727 days ago
Hehe, there are iceflowers on the windows and wind's claws are scratching people's faces and surfaces outside, blowing snow all over the place, that goes up, swirls and twists like a whitish thin smoke. Tombe la neige, impassible manège...I'm dreaming of Latin America and the Carnival that will embrace me and inflame me next year, I'm dreaming of a purification through fire and excess instead of snow and sobriety. Through the magic of the Word. The murga uruguaya.
I'm preparing my admission file for the scholarship and I started putting my ideas in order too. What will I be looking for, what's murga for me, because it started taking shape already in my mind. A mirror, a mock, a twisted or a naked truth? One side of my research will be to see how does my imagination match reality.
I'm reading only for school now and I suddenly became super-organized (on paper ), like I write down all my assignments, things to do, friends to see...a real agenda. Only when I get home I'm the same old Anto, fooling around, hanging out and delaying the time to get to work, until I'm running out of it again and stay up till late.
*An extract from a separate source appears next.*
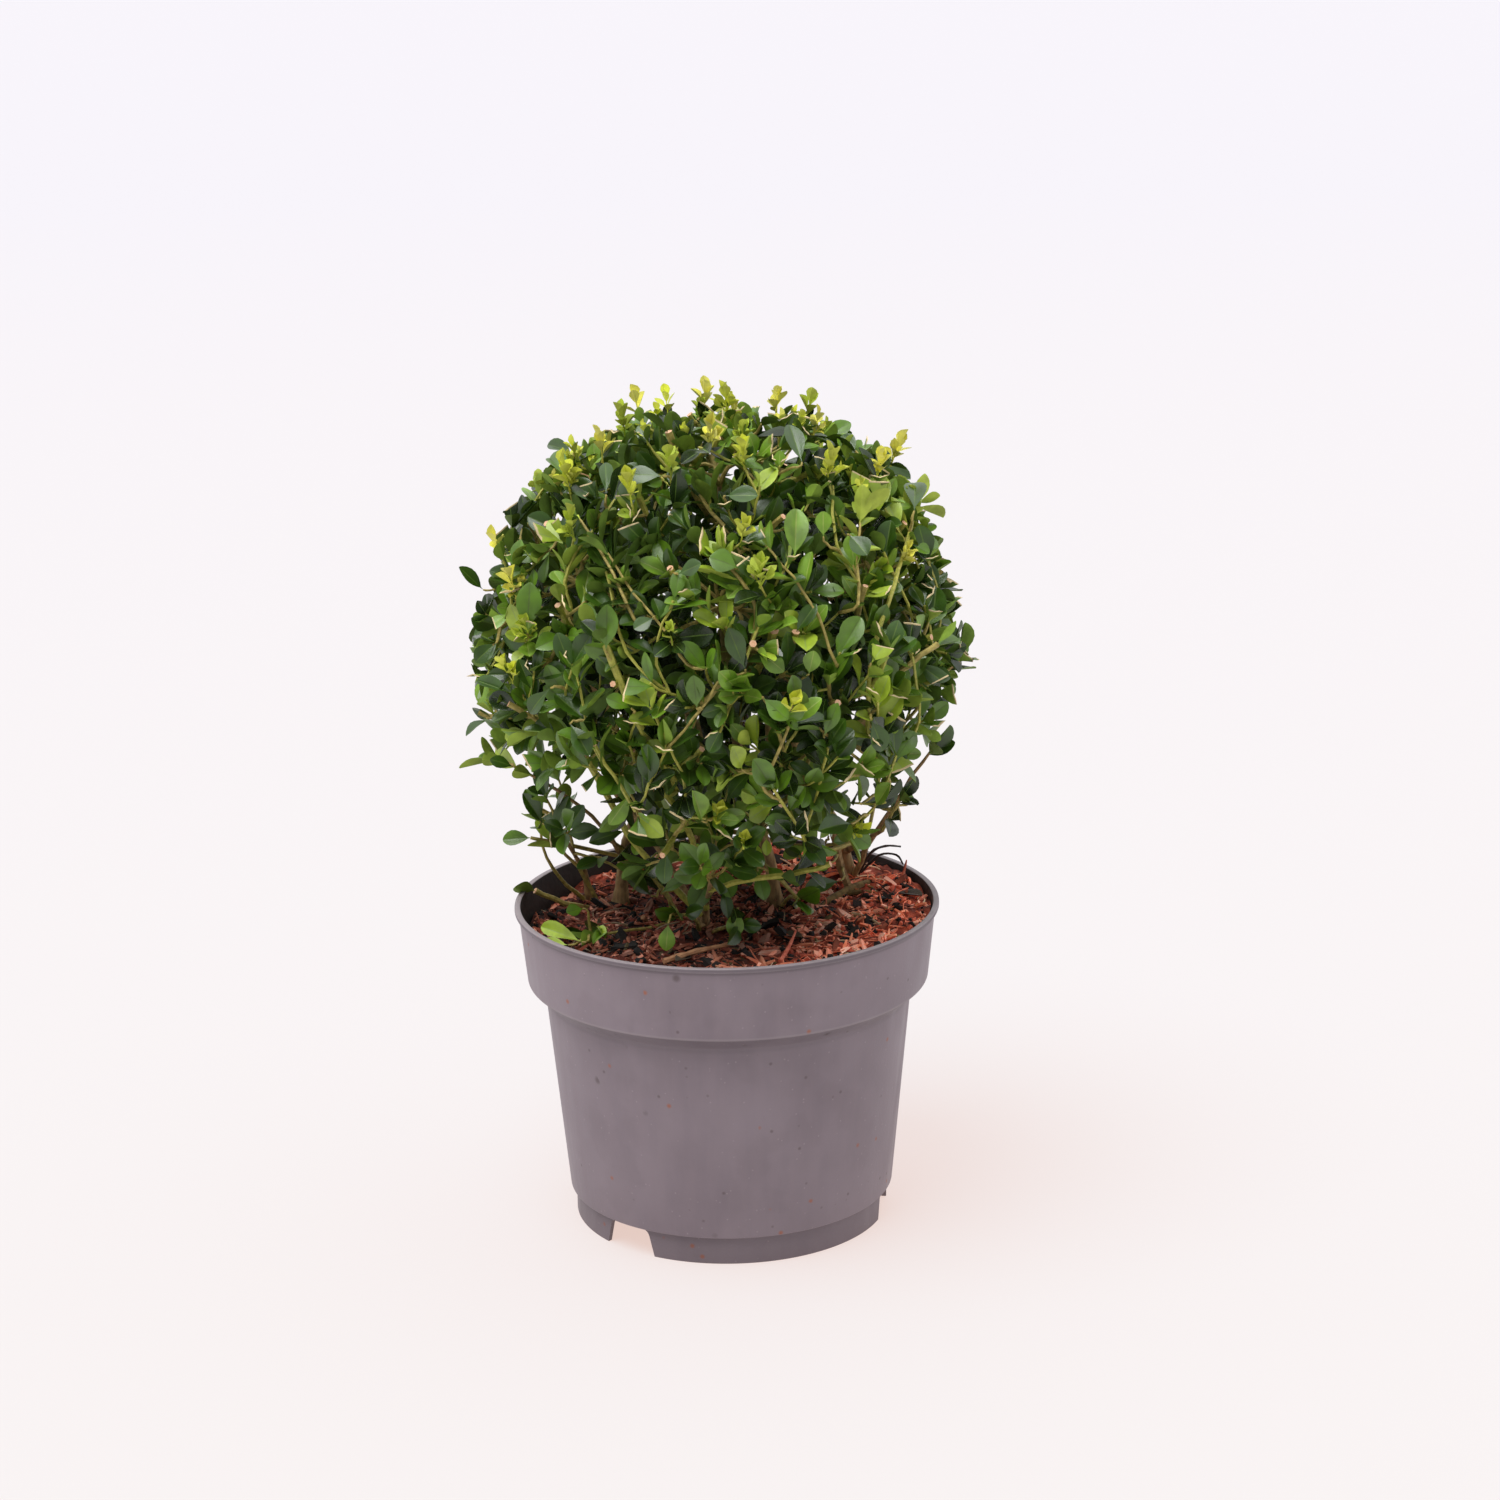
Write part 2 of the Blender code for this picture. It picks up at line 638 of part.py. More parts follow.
class Growth:
    """One mass of foliage as it grows: closed pieces, and the places that a twig can leave."""

    def __init__(self, space, start, along, cored):
        self.space = space
        self.cored = cored
        self.pieces = []
        self.leaves = 0
        self.nodes = [(start, along, TWIG_RADIUS * 1.25)]

    def fits(self, points):
        return all(self.space.holds(p) for p in points)

    def add_twig(self, target, dice):
        """Grow a twig to its target from the place that suits it best, if it fits."""
        def cost(node):
            place, along, _ = node
            way = target - place
            turn = 1.0 - along.dot(way.normalized())
            return way.length * (1.0 + 0.9 * turn)

        ahead = [node for node in self.nodes if (target - node[0]).length > 4.0]
        place, along, thick = min(ahead, key=cost)
        way = target - place
        bend = along * way.length * TWIG_BEND
        middle = place.lerp(target, 0.5) + bend * 0.6
        foot = min(TWIG_RADIUS, thick * 0.85)
        path = [place, middle, target] if way.length > STRAIGHT_TWIG else [place, target]
        radii = [foot, (foot + TWIG_TIP_RADIUS) / 2, TWIG_TIP_RADIUS][-len(path):]
        if not all(self.space.holds(p) for p in path):
            return None
        checked = [place.lerp(path[1], 0.3)] + path[1:]
        for a, b in zip(checked, checked[1:]):
            if not self.space.clear_of_limbs(a, b, TWIG_RADIUS):
                return None
        self.pieces.append(tube(path, radii, 3))
        for share in (0.35, 0.6):
            spot = place_at(path, share * path_length(path))
            self.nodes.append((spot, way.normalized(), radii[0] * 0.85))
        return path

    def add_leaf(self, root, along, face, size):
        """Add a leaf with its root in the twig, unless it leaves the space or meets a limb."""
        length = LEAF_LENGTH * size
        width = LEAF_WIDTH * size
        face = (face - along * face.dot(along)).normalized()
        points = leaf_points(root, along, face, length, width)
        if not self.fits(points[1:]):
            return False
        if not self.space.clear_of_limbs(root + along * 2.0, points[1], width / 2):
            return False
        self.pieces.append((points, LEAF_FACES))
        self.leaves += 1
        return True

    def add_leaves(self, path, dice):
        """A leaf at the twig's end, and more by turns along its outer part."""
        target = path[-1]
        along = (target - path[-2]).normalized()
        outward = (target - CROWN_CENTRE).normalized()
        side = along.orthogonal().normalized()
        turn = dice.uniform(0, math.tau)
        length = path_length(path)
        distance = length - 1.5
        number = 0
        while distance > 0.15 * length and number < MOST_LEAVES:
            root = place_at(path, distance)
            if self.cored and (root - CROWN_CENTRE).length < LEAVES_FROM:
                break
            turn += GOLDEN_ANGLE
            around = Matrix.Rotation(turn, 3, along) @ side
            tilt = math.radians(dice.uniform(*SIDE_LEAF_TILT) if number else dice.uniform(*END_LEAF_TILT))
            blade = along * math.cos(tilt) + around * math.sin(tilt)
            blade = (blade + outward * 0.25).normalized()
            face = along * math.sin(tilt) - around * math.cos(tilt) + outward * 0.6
            size = dice.uniform(0.86, 1.12)
            for smaller in (1.0, 0.85, 0.7) if number else (1.12, 1.0, 0.85, 0.7):
                if self.add_leaf(root - blade * ROOT_DEPTH, blade, face, size * smaller):
                    break
            distance -= LEAF_SPACING * dice.uniform(0.85, 1.15)
            number += 1


def core_points(hub, space):
    """A flattened ball round the hub, drawn in where it would leave the space or meet a limb."""
    work = bmesh.new()
    bmesh.ops.create_icosphere(work, subdivisions=1, radius=1.0)
    outward = (hub - CROWN_CENTRE).normalized()
    points = []
    for corner in work.verts:
        radial = outward * corner.co.dot(outward)
        way = radial * CORE_DEPTH + (corner.co - radial) * CORE_RADIUS
        while way.length > 4.0:
            if space.holds(hub + way) and space.clear_of_limbs(hub, hub + way, CORE_SPOKE):
                break
            way *= 0.92
        points.append(hub + way)
    faces = [tuple(corner.index for corner in face.verts) for face in work.faces]
    work.free()
    return points, faces


def fuse(name, pieces):
    """Join closed pieces into one solid by a single union."""
    first, *rest = pieces
    mass = make_object(name, first[0], first[1], LEAF_LOOK)
    group = bpy.data.collections.new(name + "_pieces")
    for number, (points, faces) in enumerate(rest):
        piece = bpy.data.objects.new(f"piece_{number}", make_mesh("piece", points, faces))
        group.objects.link(piece)
    join = mass.modifiers.new("join", "BOOLEAN")
    join.operation = "UNION"
    join.operand_type = "COLLECTION"
    join.collection = group
    join.solver = "MANIFOLD"
    apply_modifiers(mass)
    for piece in list(group.objects):
        bpy.data.objects.remove(piece, do_unlink=True)
    bpy.data.collections.remove(group)
    return mass, keep_largest_shell(mass)


def keep_largest_shell(thing):
    """Drop loose scraps and the walls of sealed hollows, and tell whether the solid is sound."""
    for tiny in (TINY_EDGE * MM, 0.1 * TINY_EDGE * MM, 0.0):
        work = bmesh.new()
        work.from_mesh(thing.data)
        if tiny:
            bmesh.ops.dissolve_degenerate(work, edges=work.edges, dist=tiny)
        for shell in shells_of(work)[1:]:
            bmesh.ops.delete(work, geom=shell, context="FACES")
        sound = is_sound(work)
        if sound:
            work.to_mesh(thing.data)
        work.free()
        if sound:
            return True
    return False


def shells_of(work):
    """The mesh's separate shells as lists of faces, the largest first."""
    unseen = set(work.faces)
    shells = []
    while unseen:
        shell = [unseen.pop()]
        for face in shell:
            for edge in face.edges:
                for other in edge.link_faces:
                    if other in unseen:
                        unseen.remove(other)
                        shell.append(other)
        shells.append(shell)
    return sorted(shells, key=len, reverse=True)


def is_sound(work):
    """Whether the mesh is closed and stays so when points that almost touch are joined."""
    if not all(edge.is_manifold for edge in work.edges):
        return False
    test = work.copy()
    bmesh.ops.remove_doubles(test, verts=test.verts, dist=0.1 * TINY_EDGE * MM)
    sound = all(edge.is_manifold for edge in test.edges) and all(v.is_manifold for v in test.verts)
    test.free()
    return sound


def grow_mass(name, sites, limbs, targets, dice):
    """One mass: its stem from the limb's tip, a core where the ball is dense, twigs and leaves."""
    limb = limbs[name]
    space = Space(name, sites, list(limbs.values()))
    start = limb.tip + limb.tip_direction * GAP
    sunk = start + limb.tip_direction * 3.0
    hub = sites[name]
    cored = not name.startswith("foliage_low_")
    growth = Growth(space, hub, (hub - limb.tip).normalized(), cored)
    growth.nodes.append((sunk.lerp(hub, 0.5), limb.tip_direction, TWIG_RADIUS * 1.2))
    if cored:
        growth.pieces.append(core_points(hub, space))
    foot = BOUGH_TIP_RADIUS * 0.9
    growth.pieces.append(tube([start, sunk, hub], [foot, foot, TWIG_RADIUS * 1.2], 5))
    for target in sorted(targets, key=lambda place: (place - hub).length):
        path = growth.add_twig(target, dice)
        if path:
            growth.add_leaves(path, dice)
    return growth


def make_mass(name, sites, limbs, targets):
    """Grow and fuse a mass, again from its next seed for as long as the union isn't sound."""
    for attempt in range(ATTEMPTS):
        growth = grow_mass(name, sites, limbs, targets, random.Random(f"{name} {SEED + attempt}"))
        mass, sound = fuse(name, growth.pieces)
        if sound:
            break
        if attempt < ATTEMPTS - 1:
            bpy.data.objects.remove(mass, do_unlink=True)
    print(name, "seed", SEED + attempt, "sound" if sound else "NOT SOUND", growth.leaves, "leaves",
          triangle_count(mass), "triangles")
    return growth.leaves


def triangle_count(thing):
    return sum(len(face.vertices) - 2 for face in thing.data.polygons)


def main():
    clear_scene()
    make_pot()
    soil = make_soil()
    soil_tree = BVHTree.FromPolygons([v.co.copy() for v in soil.data.vertices],
                                     [tuple(p.vertices) for p in soil.data.polygons])
    sites = mass_sites()
    limbs = make_stems(soil_tree, sites)
    limbs = make_boughs(limbs, sites)
    targets = deal_targets(sites, random.Random(SEED))
    leaves = sum(make_mass(name, sites, limbs, targets[name]) for name in sites)
    solids = bpy.context.scene.collection.objects
    print(len(solids), "solids,", leaves, "leaves,", sum(triangle_count(s) for s in solids), "triangles")
    corners = [v.co / MM for s in solids for v in s.data.vertices]
    for axis, letter in enumerate("xyz"):
        values = [corner[axis] for corner in corners]
        print(letter, round(min(values), 1), "to", round(max(values), 1), "mm")


main()
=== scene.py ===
# %% [markdown]
# A Japanese holly, grown on several slender stems in a round nursery pot and clipped to a ball.
# The frame holds its solids: pot, soil, stems, boughs and masses of foliage. This script dresses
# them, after the camera and the light, from the pot up to the soil, the wood and the leaves.

# %% Load the frame
import math
import random

import bmesh
import bpy
import numpy as np
from mathutils import Matrix, Vector, noise


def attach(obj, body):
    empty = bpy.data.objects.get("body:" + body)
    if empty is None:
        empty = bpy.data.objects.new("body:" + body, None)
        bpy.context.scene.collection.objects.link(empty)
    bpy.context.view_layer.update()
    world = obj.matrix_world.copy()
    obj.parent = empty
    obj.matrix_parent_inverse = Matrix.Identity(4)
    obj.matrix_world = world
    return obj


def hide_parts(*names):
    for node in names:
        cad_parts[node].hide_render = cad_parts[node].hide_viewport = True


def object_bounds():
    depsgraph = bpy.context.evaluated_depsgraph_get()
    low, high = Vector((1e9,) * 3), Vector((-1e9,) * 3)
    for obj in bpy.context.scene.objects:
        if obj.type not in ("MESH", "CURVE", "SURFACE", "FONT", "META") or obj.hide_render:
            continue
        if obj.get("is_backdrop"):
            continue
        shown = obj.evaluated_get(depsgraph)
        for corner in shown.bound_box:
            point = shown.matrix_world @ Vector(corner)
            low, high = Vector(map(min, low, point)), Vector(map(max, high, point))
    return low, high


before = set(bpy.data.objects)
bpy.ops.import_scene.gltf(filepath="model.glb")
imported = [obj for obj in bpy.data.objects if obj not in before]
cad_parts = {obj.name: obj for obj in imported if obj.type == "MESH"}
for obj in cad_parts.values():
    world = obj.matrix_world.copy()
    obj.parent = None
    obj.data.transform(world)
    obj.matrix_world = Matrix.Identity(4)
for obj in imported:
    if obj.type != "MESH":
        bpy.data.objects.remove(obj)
cad_low, cad_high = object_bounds()
MM = 0.001
print("nodes:", len(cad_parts), "box in mm:", [round(v / MM) for v in (*cad_low, *cad_high)])

# %% [markdown]
# The photograph looks down on the plant at about sixteen degrees with a long lens, which keeps the
# pot's sides nearly straight. The camera could be aimed by eye. Its place was worked out from the
# pot's rim, collar and foot instead, because a round pot of known size fixes lens, height and tilt.

# %% Camera
IMAGE_SIDE = 1500
FOCAL_PIXELS = 3400.0
SENSOR_WIDTH = 36.0
CAMERA_PITCH = math.radians(15.77)
CAMERA_ROLL = math.radians(-0.888)
CAMERA_DISTANCE = 1.505
CAMERA_TARGET = Vector((0.01142, 0.0, 0.21468))


def make_camera():
    data = bpy.data.cameras.new("camera")
    data.sensor_width = SENSOR_WIDTH
    data.lens = FOCAL_PIXELS / IMAGE_SIDE * SENSOR_WIDTH
    data.clip_start = 0.05
    data.clip_end = 60.0
    camera = bpy.data.objects.new("camera", data)
    back = Vector((0.0, -math.cos(CAMERA_PITCH), math.sin(CAMERA_PITCH)))
    level = Vector((1.0, 0.0, 0.0))
    upright = back.cross(level)
    right = level * math.cos(CAMERA_ROLL) + upright * math.sin(CAMERA_ROLL)
    up = back.cross(right)
    turn = Matrix((right, up, back)).transposed().to_4x4()
    camera.matrix_world = Matrix.Translation(CAMERA_TARGET + back * CAMERA_DISTANCE) @ turn
    bpy.context.scene.collection.objects.link(camera)
    bpy.context.scene.camera = camera
    return camera


camera = make_camera()
print("lens", round(camera.data.lens, 1), "mm at", [round(v, 3) for v in camera.location])

# %% [markdown]
# Colours are written as they look on a screen, and turned into the linear values that a shader
# wants. They could be linear from the start, but nobody can picture those. A small helper makes
# each finish, so that its colour, roughness and gloss stay side by side.

# %% Colours and finishes
def linear(red, green, blue):
    """A screen colour from 0 to 255 as a shader's linear colour."""
    def channel(value):
        value /= 255.0
        return value / 12.92 if value <= 0.04045 else ((value + 0.055) / 1.055) ** 2.4
    return (channel(red), channel(green), channel(blue), 1.0)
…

Reading a lot about Argentina lately, its miracle and sudden decay, illusion and realism, the unbelievable caceroladas, that would be soooo funny if they weren't based on very sad facts. I will do an exercise of field research on identity based on tango and the feeling of being Argentinian, involving my good friend Marcela. We're going to see a film by great director Fernando Solanas tomorrow - La dignidad de los nadies.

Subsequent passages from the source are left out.